One of the most resilient obstacles to innovation, the “fear of failure” engrained in you from childhood, was confronted by movements like F… Up Nights (or FUN, since I really don’t like that name). Founded in Mexico in 2012, it inspires people to go on stage and talk freely about their failures in venturing and what they learned from them. Today, there are FUN-like groups all over the world. In my own entrepreneurial adventure, WeXchange, we’ve handed out Licenses to Fail ever since our first event in 2013. In 2015 the slogan of our annual conference became “Fearless Facing Failure”, or “Sin Miedo a Soñar, Sin Miedo a Fallar” in Spanish. We’ve come a long way!

So, what’s working?

A new innovation ecosystem model is emerging, made in LAC.

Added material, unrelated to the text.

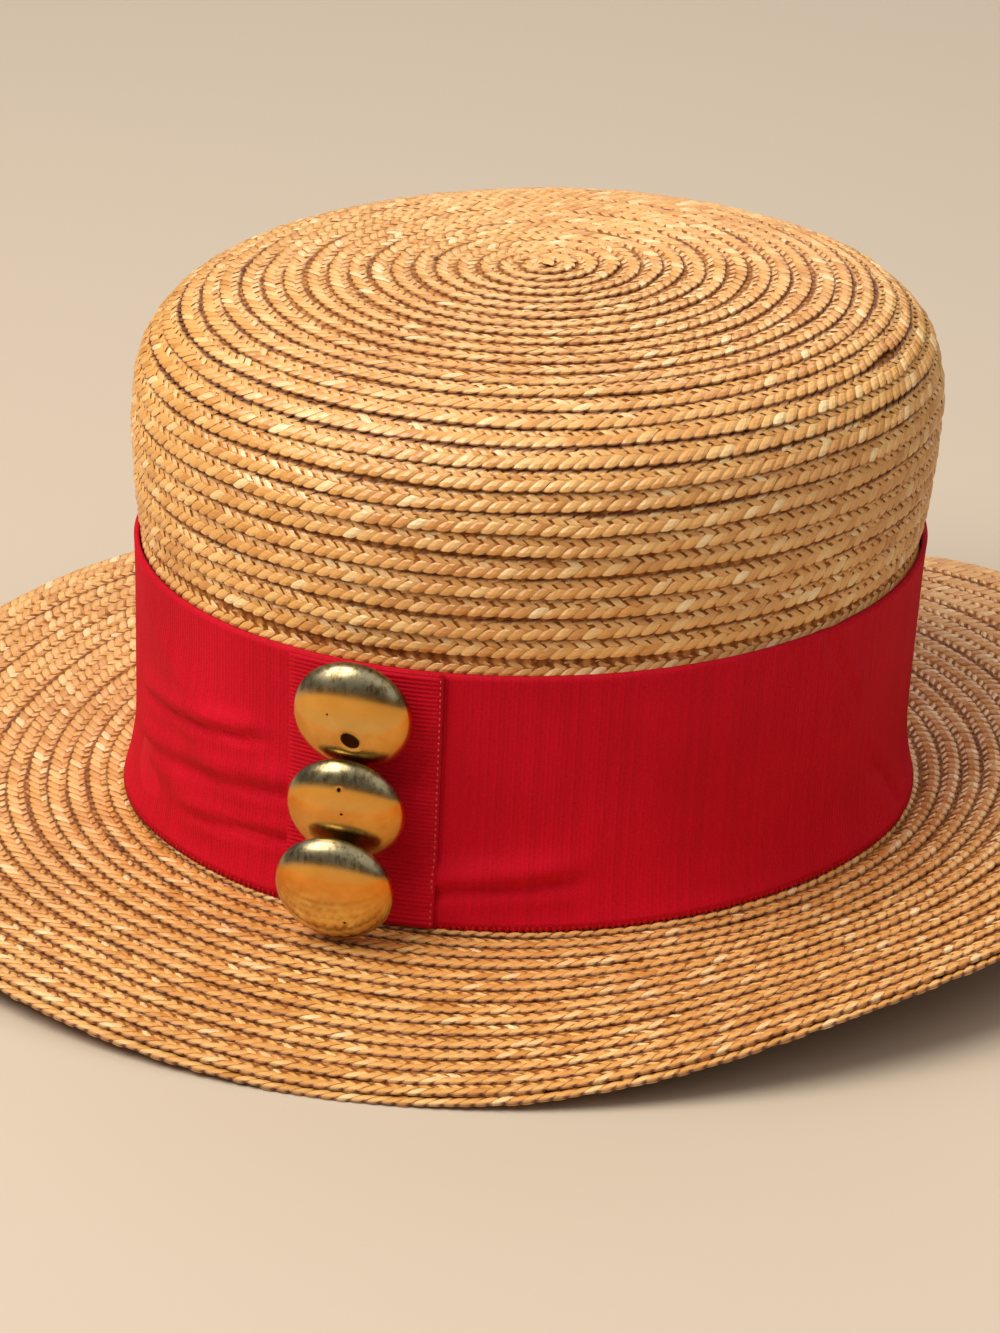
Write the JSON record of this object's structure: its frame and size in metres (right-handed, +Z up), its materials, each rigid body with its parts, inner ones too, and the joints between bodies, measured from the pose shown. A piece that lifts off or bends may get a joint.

I dare say it’s the sum of three ingredients: Entrepreneurial Spirit + Tech + FRUSTRATION.

You didn’t expect the last one, right? OK, here’s where the Millennials come in. Most entrepreneurs are from this generation or the even younger one, Generation Z. They were born with keyboards on their fingers, so they create tech-driven enterprises. They were born with their brains wired to the internet, so they’re aware of global and local problems, and here is where the FRUSTRATION ingredient enters … They can’t stand seeing that people lack access to education, to housing, to clean water, to health, to finance … They’re frustrated that LAC has lots of natural resources but its outmoded industries can’t bring them to markets efficiently. They venture in agribusiness, minerals and energy, looking for not only financial gains but social impact.

This Millennial effect is helping LAC find its own model of innovation. Companies are being created in LAC “in their own right.”

Regionalization and globalization are now typical goals of a startup: many won’t achieve them, but there’s an understanding that startups need to scale to have impact and be financially attractive.

There’s a new cadre of fund managers who not only invest but who build the ecosystem. This is a lesson learned from the early days of the MIF’s investments in VC funds: you need to have at least the beginnings of an ecosystem in order to have a good project pipeline and investors who’ll finance the next rounds…

What are the pending tasks for the region?

Incorporating more women as CEO and fund managers as well as investing in gender-diversified startups. Unfortunately, it’s slow work all around the world, but things are getting better.

Addressing the financing gap, which has moved from pre-series A to series A. There’s a growing number of accelerators, angel networks and seed funds, but there’s a gap between the tickets they provide and what growth funds provide: 5 MM+. We need more funds investing in the range of $500K-5MM.

Collaborating on building the ecosystem. Everybody should strive to be the best but at the same time want all others to excel as well, for the consolidation of the venture capital industry. We have a famous saying: “Mi casa es su casa.” Now, how about: “Your success is my success”?

Continuing to break down the fear to fail! Not that we should adopt the frenzied Silicon Valley “Fail Fast, Fail Often”, but let’s change our mindset: a failure doesn’t make you a failure.

Lastly, some advice to entrepreneurs:

We the investors don’t want to see you at every pitch and contest around the world. You may be getting a Ph.D. in winning prizes but … do you know what’s going on with your startup?

Fall in love with the problem, not the solution: many successful startups had to pivot their models until they got traction in the market, which takes me to another bit of advice…

Entrepreneur: your company should be validated by the market, not your mom, boyfriend, or spouse … unless they’re savvy investors!

Never define your venture by comparison: “the Amazon of avionics”, “the Facebook of facial care”. Stand on your own.

Let’s all proudly wear the label MADE IN LAC!